Exercise:
How do the records below read from their first line through the line containing "points = [vertex.co"? Write those lines out exactly.

Dataset content:

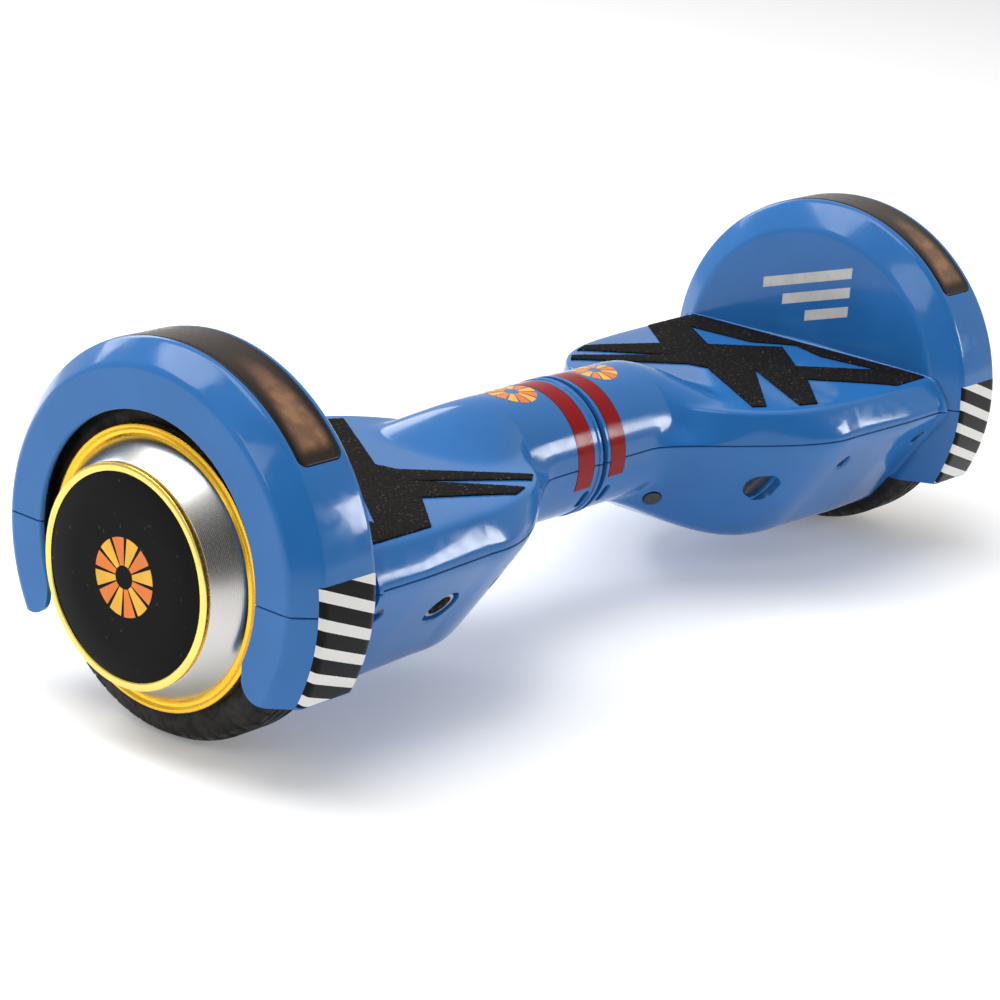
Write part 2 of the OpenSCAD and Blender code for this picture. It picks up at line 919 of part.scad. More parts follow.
foot_sensor(RIGHT, sensor_y);  // foot_sensor_right_rear
charge_port();
power_button();
power_switch();
shell_screws(LEFT);  // shell_screws_left
shell_screws(RIGHT);  // shell_screws_right
cables(LEFT);  // cables_left
cables(RIGHT);  // cables_right
screw_plug();
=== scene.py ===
"""Looks of the self balancing board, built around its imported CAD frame.

Shapes are worked out in millimetres on the right half, the wheel axle at height zero, as in the CAD.
place() puts them on their side of the board, in metres.
"""

import json
import math

import bmesh
import bpy
import numpy as np
from mathutils import Matrix, Vector
from mathutils.bvhtree import BVHTree
from mathutils.geometry import tessellate_polygon
from mathutils.interpolate import poly_3d_calc


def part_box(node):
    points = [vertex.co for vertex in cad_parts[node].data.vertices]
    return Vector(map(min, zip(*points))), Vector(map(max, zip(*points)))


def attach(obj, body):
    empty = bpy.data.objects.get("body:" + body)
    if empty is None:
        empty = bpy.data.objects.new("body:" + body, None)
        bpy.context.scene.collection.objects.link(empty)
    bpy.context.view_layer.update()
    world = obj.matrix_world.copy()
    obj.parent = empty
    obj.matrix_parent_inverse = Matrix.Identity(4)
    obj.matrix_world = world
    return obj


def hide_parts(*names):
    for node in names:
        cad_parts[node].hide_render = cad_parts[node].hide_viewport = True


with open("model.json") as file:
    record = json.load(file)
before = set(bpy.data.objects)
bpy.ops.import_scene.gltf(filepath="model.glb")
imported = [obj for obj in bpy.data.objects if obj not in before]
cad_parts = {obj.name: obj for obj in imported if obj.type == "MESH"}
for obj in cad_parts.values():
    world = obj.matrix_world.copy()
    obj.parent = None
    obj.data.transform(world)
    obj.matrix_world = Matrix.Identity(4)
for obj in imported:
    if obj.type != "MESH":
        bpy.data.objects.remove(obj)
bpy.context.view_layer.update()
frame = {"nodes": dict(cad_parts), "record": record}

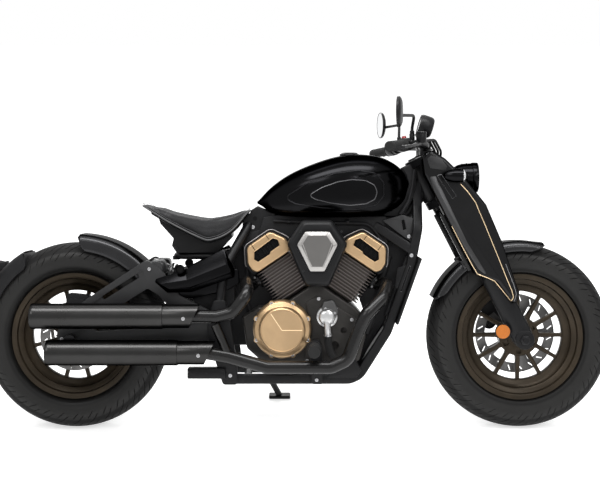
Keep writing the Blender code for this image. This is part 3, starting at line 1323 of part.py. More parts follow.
def exhaust(side, path, muffler_z, muffler_back, muffler_split, muffler_front):
    start, facing = port(side)
    pipe = tube([start, start + facing * 0.032, *path, (muffler_front - 0.03, MUFFLER_Y, muffler_z)],
                PIPE_R, 8, bend=[0] + [0.045] * (len(path) + 1) + [0], steps=1)
    flange = rod(start, start + facing * 0.009, 0.031, 12)
    can = turned(
        [(0.0, muffler_split), (0.030, muffler_split), (MUFFLER_R, muffler_split - 0.004),
         (MUFFLER_R, muffler_back + 0.004), (MUFFLER_R - 0.004, muffler_back), (MUFFLER_R - 0.012, muffler_back),
         (MUFFLER_R - 0.012, muffler_back + 0.050), (0.0, muffler_back + 0.050)],
        centre=(0, MUFFLER_Y, muffler_z), axis="X", steps=16)
    shield = rod((muffler_split - 0.010, MUFFLER_Y, muffler_z), (muffler_front, MUFFLER_Y, muffler_z),
                 MUFFLER_R - 0.0035, 16)
    slant = moved(block((0, -0.1, -0.1), (0.2, 0.1, 0.1)),
                  Matrix.Translation((muffler_front - 0.018, MUFFLER_Y, muffler_z)) @ Matrix.Rotation(radians(25), 4, "Y"))
    return fuse(can, cut(shield, slant), pipe, flange)


def balance_pipe():
    """Joins the lower pipe to the upper muffler's foot, just clear of it."""
    return rod((0.541, MUFFLER_Y, 0.280), (0.498, MUFFLER_Y, UPPER_Z - PIPE_R - 0.006), 0.015, 8)


node("exhaust_upper", exhaust(
    -1, [(0.598, -0.130, 0.518), (0.606, MUFFLER_Y, 0.484), (0.556, MUFFLER_Y, 0.420), (0.500, MUFFLER_Y, 0.406)],
    UPPER_Z, -0.117, 0.325, 0.447), "satin_black")
node("exhaust_lower", fuse(exhaust(
    1, [(1.084, -0.105, 0.512), (1.062, -0.170, 0.468), (1.004, MUFFLER_Y, 0.416), (0.978, MUFFLER_Y, 0.365),
        (0.940, MUFFLER_Y, 0.262), (0.885, MUFFLER_Y, 0.2374), (0.671, MUFFLER_Y, 0.2374),
        (0.540, MUFFLER_Y, 0.274)],
    LOWER_Z, -0.066, 0.374, 0.497), balance_pipe()), "satin_black")


# Chain, footrests and side stand

def belt_loop(extra, steps):
    """The outline round both sprockets, this far outside the chain's own inner edge."""
    big, small = SPROCKET_R + CHAIN_IN + extra, DRIVE_R + extra
    dx, dz = DRIVE_X, DRIVE_Z - REAR_TYRE_R
    span = hypot(dx, dz)
    lean = atan2(dz, dx)
    spread = atan2(sqrt(span ** 2 - (big - small) ** 2), big - small)
    loop = ring_points((0, REAR_TYRE_R), big, steps, lean + spread, 2 * pi - 2 * spread)
    loop += ring_points((DRIVE_X, DRIVE_Z), small, steps // 2, lean - spread, 2 * spread)
    return loop


def spaced(loop, count):
    """Points at even steps along a closed outline."""
    runs = [hypot(b[0] - a[0], b[1] - a[1]) for a, b in zip(loop, loop[1:] + loop[:1])]
    step, done, found = sum(runs) / count, 0.0, []
    for (ax, az), (bx, bz), run in zip(loop, loop[1:] + loop[:1], runs):
        while len(found) < count and len(found) * step <= done + run:
            share = (len(found) * step - done) / run
            found.append((ax + (bx - ax) * share, az + (bz - az) * share))
        done += run
    return found


def chain():
    """Link plates waisted between their pins, round both sprockets."""
    edges = []
    for extra, waist in ((CHAIN_H, -0.0025), (0.0, 0.0025)):
        crest = spaced(belt_loop(extra, 24), CHAIN_LINKS * 3)
        dip = spaced(belt_loop(extra + waist, 24), CHAIN_LINKS * 3)
        edges.append([dip[k] if k % 3 == 0 else crest[k] for k in range(CHAIN_LINKS * 3)])
    loop = plate(edges[0], CHAIN_Y - CHAIN_W / 2, CHAIN_Y + CHAIN_W / 2, [edges[1]])
    at_drive = Vector((DRIVE_X, CHAIN_Y, DRIVE_Z))
    reach = Vector((0, SPROCKET_T / 2 + SEAT_GAP, 0))
    return cut(loop, rod(at_drive - reach, at_drive + reach, DRIVE_R + SEAT_GAP * 2, 26))


def footrest(side):
    """Bracket on the cradle rail, shaft and rubber peg."""
    rail = CRADLE_HALF + FRAME_R * cos(pi / 8) + SEAT_GAP
    # the left one stands outside the generator cover
    low = rail if side < 0 else CASE_HALF + GENERATOR_T + 0.003
    hanger = plate(rounded([(0.820, 0.170), (0.860, 0.170), (0.856, 0.300), (0.844, 0.322), (0.824, 0.320),
                            (0.818, 0.300)], 0.008, 1), low, low + 0.010)
    hanger = fuse(hanger, block((0.822, rail, 0.172), (0.858, low + 0.009, 0.198)))
    shaft = rod((0.836, low + 0.004, 0.302), (0.830, 0.220, 0.302), 0.011, 8)
    peg = rod((0.830, 0.215, 0.302), (0.827, 0.308, 0.302), 0.0205, 14)
    cap = rod((0.830, 0.208, 0.302), (0.830, 0.2155, 0.302), 0.024, 14)
    body = fuse(hanger, shaft, peg, cap)
    return body if side > 0 else mirror_away(body)


def side_stand():
    across = STAND_AXIS * STAND_HEAD
    eye = rod(STAND_EYE - across, STAND_EYE + across, STAND_EYE_R, 14)
    leg = rod(STAND_EYE + STAND_DOWN * 0.0125 + STAND_AXIS * 0.006, STAND_FOOT, STAND_LEG_R, 10)
    pin = bore(STAND_EYE - across * 3, STAND_EYE + across * 3, STAND_PIN_R + 0.0002, 8)
    pad = bevelled(block((-0.040, -0.022, -STAND_PAD_T), (0.040, 0.022, 0.004)), 0.003)
    pad = moved(pad, Matrix.Translation(STAND_FOOT) @ Matrix.Rotation(LEAN, 4, "X"))
    body = cut(fuse(eye, leg, pad), pin)
    return moved(body, Matrix.Translation(-STAND_EYE))


node("chain", chain(), "steel")
node("footrest_right", footrest(-1), "satin_black")
node("footrest_left", footrest(1), "satin_black")
node("side_stand", side_stand(), "satin_black", stand_pivot)


# Lean onto the stand, with the origin at the bottom centre of the bounding box

machine.rotation_euler = (-LEAN, 0, 0)
bpy.context.view_layer.update()
points = [
    part.matrix_world @ vertex.co
    for part in PARTS.objects if part.type == "MESH" for vertex in part.data.vertices
]
low = Vector([min(p[i] for p in points) for i in range(3)])
high = Vector([max(p[i] for p in points) for i in range(3)])
machine.location = (-(low.x + high.x) / 2, -(low.y + high.y) / 2, -low.z)
bpy.context.view_layer.update()
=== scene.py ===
import json
from math import atan2, cos, pi, radians, sin, sqrt, tan

import bmesh
import bpy
import numpy as np
from mathutils import Matrix, Vector


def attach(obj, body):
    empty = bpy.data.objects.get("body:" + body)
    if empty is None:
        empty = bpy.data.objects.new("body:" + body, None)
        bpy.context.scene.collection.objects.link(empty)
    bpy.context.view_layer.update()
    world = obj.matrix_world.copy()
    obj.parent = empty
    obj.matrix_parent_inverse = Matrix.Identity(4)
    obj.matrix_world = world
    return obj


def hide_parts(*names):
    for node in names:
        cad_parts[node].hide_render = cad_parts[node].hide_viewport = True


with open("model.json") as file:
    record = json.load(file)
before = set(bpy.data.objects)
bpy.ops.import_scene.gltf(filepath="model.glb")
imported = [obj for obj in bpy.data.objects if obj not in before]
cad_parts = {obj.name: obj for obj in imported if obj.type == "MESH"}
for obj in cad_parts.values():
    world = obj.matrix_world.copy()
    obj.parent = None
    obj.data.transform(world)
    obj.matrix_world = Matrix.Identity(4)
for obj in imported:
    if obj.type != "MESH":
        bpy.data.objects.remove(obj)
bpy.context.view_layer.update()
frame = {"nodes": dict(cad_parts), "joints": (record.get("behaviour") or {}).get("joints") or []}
print("frame loaded:", len(frame["nodes"]), "nodes")

# Everything is modelled on the upright machine, in metres: x forward from the rear axle,
# y to its left, z up from the ground. The last step of each piece leans it as it is parked.
machine = {
    "lean": 9.0,            # degrees, to the left
    "wheelbase": 1.545,
    "rake": 27.0,
    "rearRadius": 0.323,
    "frontRadius": 0.32,
    "forkOffset": 0.05,
}
rearAxle = Vector(next(j["pos_m"] for j in frame["joints"] if j["name"] == "rear_wheel_spin"))
tilt = Matrix.Rotation(-radians(machine["lean"]), 4, "X")
parked = Matrix.Translation(rearAxle - tilt @ Vector((0, 0, machine["rearRadius"]))) @ tilt
rake = radians(machine["rake"])
forkX = machine["forkOffset"]
steerOrigin = Vector((machine["wheelbase"] - forkX * cos(rake), 0,
                      machine["frontRadius"] - forkX * sin(rake)))
steered = Matrix.Translation(steerOrigin) @ Matrix.Rotation(-rake, 4, "Y")  # x ahead, z along
rearHub = Matrix.Translation((0, 0, machine["rearRadius"]))
frontHub = Matrix.Translation((machine["wheelbase"], 0, machine["frontRadius"]))
alongY = Matrix.Rotation(-pi / 2, 4, "X")   # what is turned about z comes to lie along y
alongX = Matrix.Rotation(pi / 2, 4, "Y")
outward = Matrix.Rotation(pi / 2, 4, "X")    # or to point to the right
flipped = Matrix.Scale(-1, 4, (0, 1, 0))     # from one side of the machine to the other
bothSides = ((-1, "right"), (1, "left"))

# Places read from the picture are taken to the depth at which the piece lies.
view = {
    "eye": (0.7815, -4.0, 0.836),   # of the camera, beside the upright machine
    "pixel": 0.00352,               # metres, in the machine's middle plane
    "ahead": (300, 188),            # the pixel straight in front of the eye
}


def atPixel(px, py, y):
    reach = view["pixel"] * (1 - y / view["eye"][1])
    return Vector((view["eye"][0] + (px - view["ahead"][0]) * reach, y,
                   view["eye"][2] + (view["ahead"][1] - py) * reach))


def seenAt(spots, y):
    # an outline in x and z, for a plate that lies at y
    return [(p.x, p.z) for p in (atPixel(px, py, y) for px, py in spots)]


# Modelling by operators


def startFresh():
    if bpy.context.mode != "OBJECT":
        bpy.ops.object.mode_set(mode="OBJECT")
    bpy.ops.object.select_all(action="DESELECT")


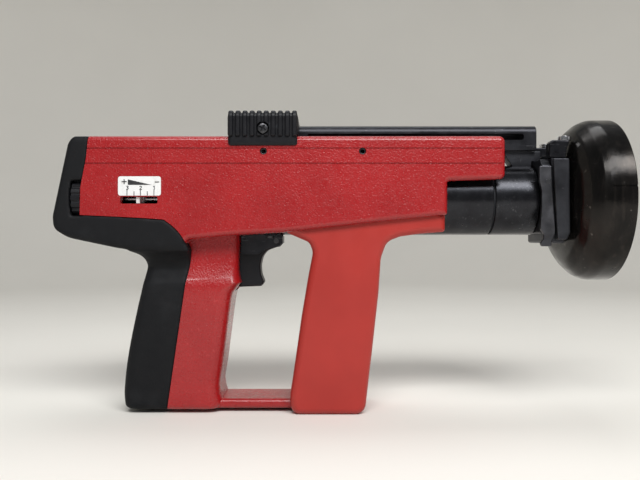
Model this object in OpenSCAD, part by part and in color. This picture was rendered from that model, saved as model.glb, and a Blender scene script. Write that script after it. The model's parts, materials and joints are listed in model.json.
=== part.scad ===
// Powder-actuated nail gun with a strip channel in its grip, a sliding barrel and a bell-shaped
// spall shield. X runs along the barrel axis towards the muzzle, Z is up, the grip hangs down and
// the origin is on the barrel axis at the working face. Millimetres.

/* [Casing] */
// Width of the casing over the barrel
casing_w = 56; // [54:1:60]
// Height of the casing's top above the barrel axis
casing_top = 37.3; // [36:0.1:39]
// Thickness of the casing's and grip's walls
wall = 3; // [2.5:0.5:3.5]
// Width of the grip
grip_w = 41; // [39:1:44]
// Depth of the grip's foot below the barrel axis
grip_depth = 128.5; // [126:0.5:130]
// Width of the front guard
guard_w = 48; // [46:1:48]
// Thickness of the rubber over the grip's core
rubber_t = 3; // [2.5:0.5:3.5]

/* [Barrel] */
// Outer diameter of the barrel
barrel_d = 43.8; // [43:0.1:44]
// Outer diameter of the barrel's tail
tail_d = 32; // [30:1:33]
// Bore that the piston head runs in
cylinder_d = 22; // [20:1:24]
// Bore of the nosepiece, for the fastener's washer
nose_bore_d = 8.2; // [8.1:0.1:8.4]
// How far the barrel is pressed in before the tool can fire
press_stroke = 12; // [8:1:12]

/* [Shield] */
// Diameter of the shield's rim
shield_d = 100.6; // [96:0.2:104]
// Thickness of the shield's wall
shield_t = 3; // [2.5:0.5:4]

/* [Slide] */
// Width of the slide bar
bar_w = 16; // [14:1:16]
// Width of the slide handle
knob_w = 62; // [61:1:66]
// Number of ribs on the slide handle
knob_ribs = 10; // [6:1:12]

/* [Power setting] */
// Diameter of the power wheel
wheel_d = 26; // [24:1:26]
// Number of knurls on the power wheel
wheel_knurls = 18; // [12:1:24]

/* [Hidden] */
$fn = 48;

casing_y = casing_w / 2;
cavity_y = casing_y - 3.5;
core_y = casing_y - rubber_t;
rear_cavity_y = core_y - wall;
grip_y = grip_w / 2;
neck_y = grip_y - 3;
grip_cavity_y = neck_y - wall;
guard_y = guard_w / 2;
barrel_r = barrel_d / 2;
tail_r = tail_d / 2;
barrel_gap = 0.5;
cut = 1;
fit = 0.05;
gap = 0.1;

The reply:
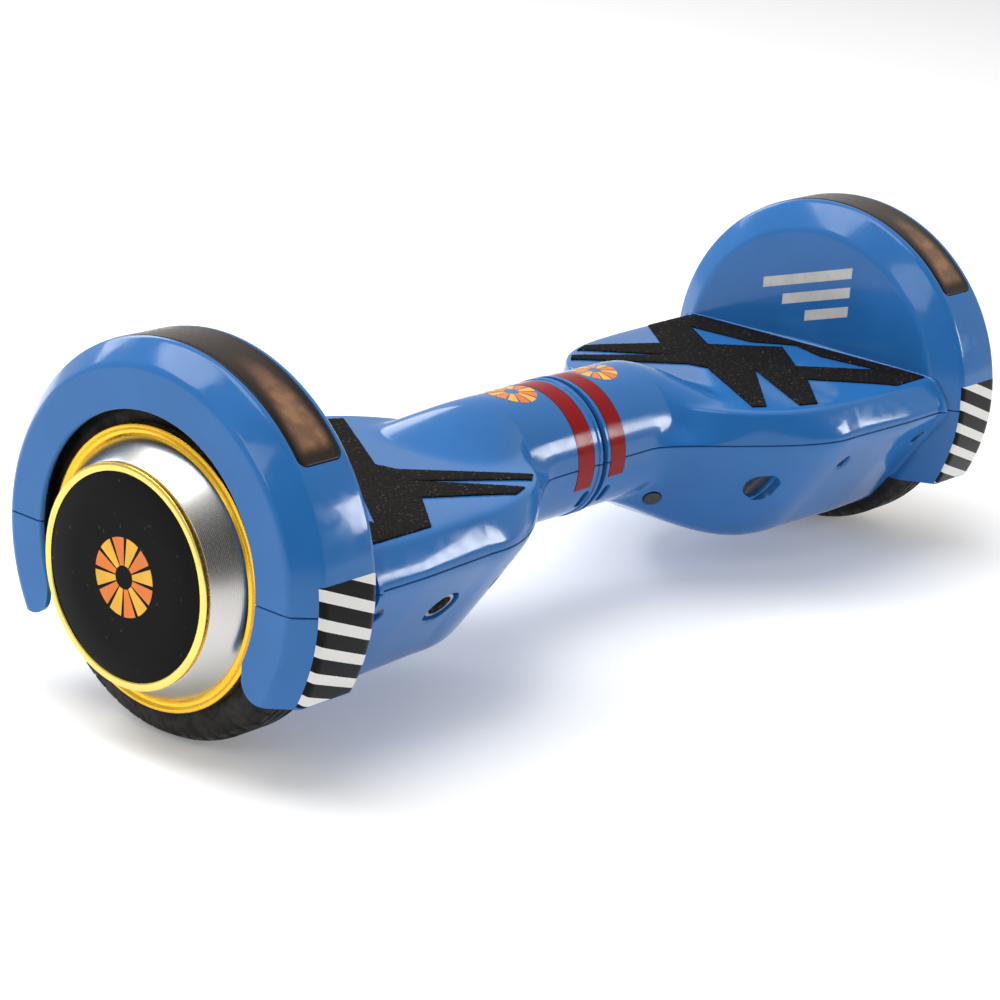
Write part 2 of the OpenSCAD and Blender code for this picture. It picks up at line 919 of part.scad. More parts follow.
foot_sensor(RIGHT, sensor_y);  // foot_sensor_right_rear
charge_port();
power_button();
power_switch();
shell_screws(LEFT);  // shell_screws_left
shell_screws(RIGHT);  // shell_screws_right
cables(LEFT);  // cables_left
cables(RIGHT);  // cables_right
screw_plug();
=== scene.py ===
"""Looks of the self balancing board, built around its imported CAD frame.

Shapes are worked out in millimetres on the right half, the wheel axle at height zero, as in the CAD.
place() puts them on their side of the board, in metres.
"""

import json
import math

import bmesh
import bpy
import numpy as np
from mathutils import Matrix, Vector
from mathutils.bvhtree import BVHTree
from mathutils.geometry import tessellate_polygon
from mathutils.interpolate import poly_3d_calc


def part_box(node):
    points = [vertex.co for vertex in cad_parts[node].data.vertices]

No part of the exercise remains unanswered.